(begin)
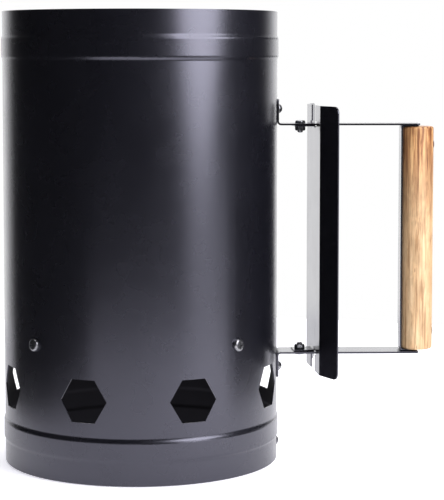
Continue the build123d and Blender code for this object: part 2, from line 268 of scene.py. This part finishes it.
def soot_inside(mesh, material):
    """Gives the tube's inner faces their own matt, sooty finish."""
    mesh.materials.append(material)
    for face in mesh.polygons:
        outwards = Vector((face.center.x, face.center.y, 0)).normalized()
        if face.normal.dot(outwards) < INWARD_FACING:
            face.material_index = len(mesh.materials) - 1


paint_nodes()
soften_edges()

# ---------------------------------------------------------------- studio


def look_at(thing, target):
    """Turns a camera or light so that it faces a point."""
    direction = Vector(target) - thing.location
    thing.rotation_euler = direction.to_track_quat("-Z", "Y").to_euler()


def make_camera():
    """The scene's camera, seeing the object from the front, a little above and to the handle's side."""
    camera = bpy.data.objects.new("camera", bpy.data.cameras.new("camera"))
    bpy.context.scene.collection.objects.link(camera)
    camera.data.lens = LENS_MM
    camera.data.sensor_width = SENSOR_MM
    camera.data.shift_y = CAMERA_SHIFT
    camera.data.clip_end = FAR_CLIP
    camera.location = CAMERA_PLACE
    look_at(camera, CAMERA_TARGET)
    bpy.context.scene.camera = camera


def softbox(name, place, target, width, height, watts, colour=(1, 1, 1)):
    """An elliptical area light facing a point, out of the camera's sight."""
    light = bpy.data.lights.new(name, "AREA")
    light.shape = "ELLIPSE"
    light.size = width
    light.size_y = height
    light.energy = watts
    light.color = colour
    holder = bpy.data.objects.new(name, light)
    bpy.context.scene.collection.objects.link(holder)
    holder.location = place
    holder.visible_camera = False
    look_at(holder, target)


def staged(name, shape):
    """Turns a bmesh into a stage object, which isn't part of the product."""
    mesh = bpy.data.meshes.new(name)
    shape.to_mesh(mesh)
    shape.free()
    thing = bpy.data.objects.new(name, mesh)
    bpy.context.scene.collection.objects.link(thing)
    return thing


def make_floor():
    """A pale, slightly luminous floor disc around the object."""
    disc = bmesh.new()
    bmesh.ops.create_circle(disc, cap_ends=True, radius=FLOOR_RADIUS, segments=FLOOR_SEGMENTS)
    floor = staged("floor", disc)
    floor.location.z = -FLOOR_DROP
    material, tree, shader = new_material("floor_paper")
    shader.inputs["Base Color"].default_value = (0.9, 0.9, 0.9, 1)
    shader.inputs["Roughness"].default_value = 0.9
    shader.inputs["Emission Color"].default_value = FLOOR_GLOW
    shader.inputs["Emission Strength"].default_value = FLOOR_GLOW_STRENGTH
    floor.data.materials.append(material)


def make_world():
    """A dim room, bright in the directions beyond the object, that the camera sees as plain white."""
    world = bpy.data.worlds.new("studio")
    bpy.context.scene.world = world
    world.use_nodes = True
    tree = world.node_tree
    tree.nodes.clear()
    output = tree.nodes.new("ShaderNodeOutputWorld")
    background = tree.nodes.new("ShaderNodeBackground")
    tree.links.new(background.outputs["Background"], output.inputs["Surface"])
    coordinates = tree.nodes.new("ShaderNodeTexCoord")
    separate = tree.nodes.new("ShaderNodeSeparateXYZ")
    tree.links.new(coordinates.outputs["Generated"], separate.inputs["Vector"])
    backdrop = ramp(tree, separate.outputs["Y"], BACKDROP_BAND)
    path = tree.nodes.new("ShaderNodeLightPath")
    seen = mixed(tree, path.outputs["Is Camera Ray"], backdrop, (1.0, 1.0, 1.0))
    tree.links.new(seen, background.inputs["Color"])


def dark_card(name, place_x, span_y, height):
    """A black card beside the object, seen only in its gloss, that darkens the tube's flanks."""
    sheet = bmesh.new()
    bmesh.ops.create_grid(sheet, x_segments=1, y_segments=1, size=0.5)
    card = staged(name, sheet)
    near_y, far_y = span_y
    card.scale = (height, far_y - near_y, 1)
    card.rotation_euler = (0, pi / 2, 0)
    card.location = (place_x, (near_y + far_y) / 2, height / 2)
    card.visible_camera = False
    card.visible_diffuse = False
    card.visible_shadow = False
    material, tree, shader = new_material(name + "_felt")
    shader.inputs["Base Color"].default_value = CARD_BLACK
    shader.inputs["Roughness"].default_value = 1.0
    card.data.materials.append(material)


make_camera()
make_floor()
make_world()
dark_card("left_card", -0.24, (-0.32, 0.11), 0.9)
dark_card("right_card", 0.32, (-0.12, 0.10), 0.4)
softbox("key", (0.58, -0.505, 0.56), (0.04, -0.06, 0.30), 0.70, 0.82, 10.5, COOL_WHITE)
softbox("low_key", (0.64, -0.44, 0.06), (0.04, -0.06, 0.06), 0.54, 0.22, 0.35, COOL_WHITE)
softbox("overhead", (0.1, 0.3, 1.8), (0.1, 0, 0), 1.6, 1.6, 25)
bpy.context.scene.view_settings.view_transform = "Standard"
bpy.context.scene.view_settings.look = "None"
(end)
» Set problem
Can you reproduce all the material exactly?

» Output of the exercise
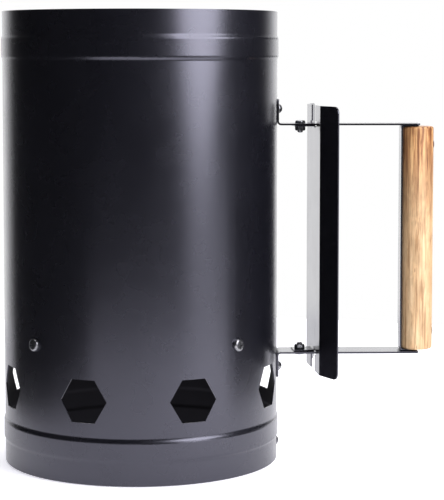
Continue the build123d and Blender code for this object: part 2, from line 268 of scene.py. This part finishes it.
def soot_inside(mesh, material):
    """Gives the tube's inner faces their own matt, sooty finish."""
    mesh.materials.append(material)
    for face in mesh.polygons:
        outwards = Vector((face.center.x, face.center.y, 0)).normalized()
        if face.normal.dot(outwards) < INWARD_FACING:
            face.material_index = len(mesh.materials) - 1


paint_nodes()
soften_edges()

# ---------------------------------------------------------------- studio


def look_at(thing, target):
    """Turns a camera or light so that it faces a point."""
    direction = Vector(target) - thing.location
    thing.rotation_euler = direction.to_track_quat("-Z", "Y").to_euler()


def make_camera():
    """The scene's camera, seeing the object from the front, a little above and to the handle's side."""
    camera = bpy.data.objects.new("camera", bpy.data.cameras.new("camera"))
    bpy.context.scene.collection.objects.link(camera)
    camera.data.lens = LENS_MM
    camera.data.sensor_width = SENSOR_MM
    camera.data.shift_y = CAMERA_SHIFT
    camera.data.clip_end = FAR_CLIP
    camera.location = CAMERA_PLACE
    look_at(camera, CAMERA_TARGET)
    bpy.context.scene.camera = camera


def softbox(name, place, target, width, height, watts, colour=(1, 1, 1)):
    """An elliptical area light facing a point, out of the camera's sight."""
    light = bpy.data.lights.new(name, "AREA")
    light.shape = "ELLIPSE"
    light.size = width
    light.size_y = height
    light.energy = watts
    light.color = colour
    holder = bpy.data.objects.new(name, light)
    bpy.context.scene.collection.objects.link(holder)
    holder.location = place
    holder.visible_camera = False
    look_at(holder, target)


def staged(name, shape):
    """Turns a bmesh into a stage object, which isn't part of the product."""
    mesh = bpy.data.meshes.new(name)
    shape.to_mesh(mesh)
    shape.free()
    thing = bpy.data.objects.new(name, mesh)
    bpy.context.scene.collection.objects.link(thing)
    return thing


def make_floor():
    """A pale, slightly luminous floor disc around the object."""
    disc = bmesh.new()
    bmesh.ops.create_circle(disc, cap_ends=True, radius=FLOOR_RADIUS, segments=FLOOR_SEGMENTS)
    floor = staged("floor", disc)
    floor.location.z = -FLOOR_DROP
    material, tree, shader = new_material("floor_paper")
    shader.inputs["Base Color"].default_value = (0.9, 0.9, 0.9, 1)
    shader.inputs["Roughness"].default_value = 0.9
    shader.inputs["Emission Color"].default_value = FLOOR_GLOW
    shader.inputs["Emission Strength"].default_value = FLOOR_GLOW_STRENGTH
    floor.data.materials.append(material)


def make_world():
    """A dim room, bright in the directions beyond the object, that the camera sees as plain white."""
    world = bpy.data.worlds.new("studio")
    bpy.context.scene.world = world
    world.use_nodes = True
    tree = world.node_tree
    tree.nodes.clear()
    output = tree.nodes.new("ShaderNodeOutputWorld")
    background = tree.nodes.new("ShaderNodeBackground")
    tree.links.new(background.outputs["Background"], output.inputs["Surface"])
    coordinates = tree.nodes.new("ShaderNodeTexCoord")
    separate = tree.nodes.new("ShaderNodeSeparateXYZ")
    tree.links.new(coordinates.outputs["Generated"], separate.inputs["Vector"])
    backdrop = ramp(tree, separate.outputs["Y"], BACKDROP_BAND)
    path = tree.nodes.new("ShaderNodeLightPath")
    seen = mixed(tree, path.outputs["Is Camera Ray"], backdrop, (1.0, 1.0, 1.0))
    tree.links.new(seen, background.inputs["Color"])


def dark_card(name, place_x, span_y, height):
    """A black card beside the object, seen only in its gloss, that darkens the tube's flanks."""
    sheet = bmesh.new()
    bmesh.ops.create_grid(sheet, x_segments=1, y_segments=1, size=0.5)
    card = staged(name, sheet)
    near_y, far_y = span_y
    card.scale = (height, far_y - near_y, 1)
    card.rotation_euler = (0, pi / 2, 0)
    card.location = (place_x, (near_y + far_y) / 2, height / 2)
    card.visible_camera = False
    card.visible_diffuse = False
    card.visible_shadow = False
    material, tree, shader = new_material(name + "_felt")
    shader.inputs["Base Color"].default_value = CARD_BLACK
    shader.inputs["Roughness"].default_value = 1.0
    card.data.materials.append(material)


make_camera()
make_floor()
make_world()
dark_card("left_card", -0.24, (-0.32, 0.11), 0.9)
dark_card("right_card", 0.32, (-0.12, 0.10), 0.4)
softbox("key", (0.58, -0.505, 0.56), (0.04, -0.06, 0.30), 0.70, 0.82, 10.5, COOL_WHITE)
softbox("low_key", (0.64, -0.44, 0.06), (0.04, -0.06, 0.06), 0.54, 0.22, 0.35, COOL_WHITE)
softbox("overhead", (0.1, 0.3, 1.8), (0.1, 0, 0), 1.6, 1.6, 25)
bpy.context.scene.view_settings.view_transform = "Standard"
bpy.context.scene.view_settings.look = "None"